Uada. J’apprécie sur disque leur black metal intelligent, généralement qualifié de « mélodique », et indéniablement empreint de caractère. C’est sur « Snakes & Vultures », le premier morceau entamé à 16 heures 21 par les originaires de Portland dos à l’assistance, au cours d’une longue introduction martiale, associée à une bande sonore mêlant bruit de pluie, gémissements de suppliciées et aboiements de loups, que je pénètre pour la première fois de mon existence dans le Débir d’un lieu de concert, selon mon opinion le Saint des saints d’un festival : le pit photo ! Après m’être fait gentiment vanner et bizuter par le chevronné (et toujours truculent) Lionel Båålberith (alias « le Louchebem des Batignolles »), je shoote présentement vaille que vaille, néophyte. Pas de Pouniiie pour me conseiller à la manœuvre photographique, pas de Ask ni de V. Mamy pour me rassurer. Je ferai tout tout seul pour une fois. Je suis esseulé quatre jours durant. Je sors de ma zone de confort, faisant de mon mieux afin que personne ne soit déçu à l’arrivée, à commencer par toi qui me lis. Un peu comme la fois où, en septembre 1978, ma mère me laissa aux portes de la maternelle communale Henri Sellier. « T’es nouveau, je ne te connais pas, toi, t’étais pas là l’année dernière ?!? », me questionne Gwena, sur un ton maternel et adorable… Gwena qui est, non pas la maîtresse de première année, mais la bienveillante tutrice du pit, en charge des photographes novices.

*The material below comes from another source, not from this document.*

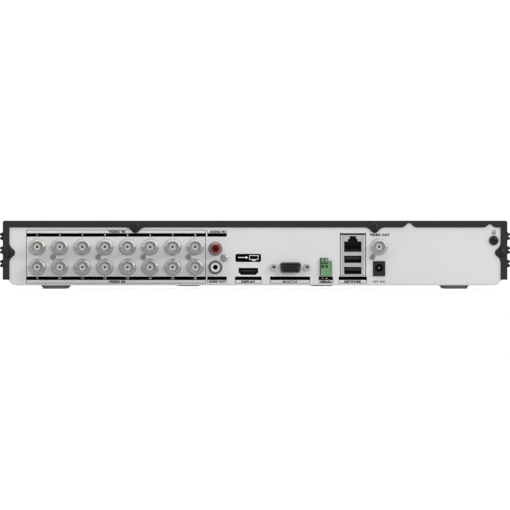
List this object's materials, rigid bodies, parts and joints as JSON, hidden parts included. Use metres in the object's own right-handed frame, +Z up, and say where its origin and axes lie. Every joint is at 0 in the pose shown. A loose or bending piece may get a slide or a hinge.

Henri Sellier était un bâtisseur féru d’aménagement, d’hygiène et d’amélioration du cadre de vie. Ça tombe bien, cette quinzième édition du Motocultor baigne, entre autres, dans ces thématiques. Yann Le Baraillec et les siens semblent avoir (finalement) réagi aux critiques récurrentes, notamment par la création d’une tribune et d’un camping VIP-presse-PMR (le Camping 2, élégamment dominé par le Moulinsaresque château de Kerampuilh), d’un mur de bière Drinkee (« pour réduire les files d’attente dans les bars »), par la disposition côte à côte des deux scènes en plein air (pour info ou rappel, il y a en quatre : la Dave Mustage, la Supositor Stage, la Massey Ferguscène, la Bruce Dickinscène, les deux dernières étant sous chapiteau), par l’augmentation du nombre d’agents de sécurité et (surtout) par celui des lieux d’aisance. Mieux que cela. « Degemer mat » (« bienvenue ») semble être le maître mot de cette quinzième mouture du « petit frère du Hellfest » (selon l’expression d’un article du quotidien national du soir de 2017), la deuxième organisée au sein du chef-lieu du Poher à l’extrémité est du Finistère. L’accueil est humain, fraternel, chaleureux, que ce soit celui des bénévoles, de la sécu (la fouille est effectuée avec délicatesse et sourires, ce qui ne fut malheureusement pas toujours le cas cette année à l’entrée du site du « grand-frère » de Clisson) ou des commerçants de Carhaix-Plouguer. D’ailleurs, ces dernières lignes sont écrites devant un café au lait en terrasse de l’agréable bar-tabac le Longchamp situé bali (« avenue ») Victor Hugo. Le nom de ce gentil troquet me rappelant (si besoin est) l’invraisemblable et surannée gabegie organisationnelle du concert d’AC/DC auquel j’ai assisté mardi 13 août, Gérard Drouot Productions ayant visiblement, outre la rentabilité facile, privilégié le superficiel (l’appli, les bracelets, le « cashless », les babioles et le merch’) au fondamental (la sécurité notamment…).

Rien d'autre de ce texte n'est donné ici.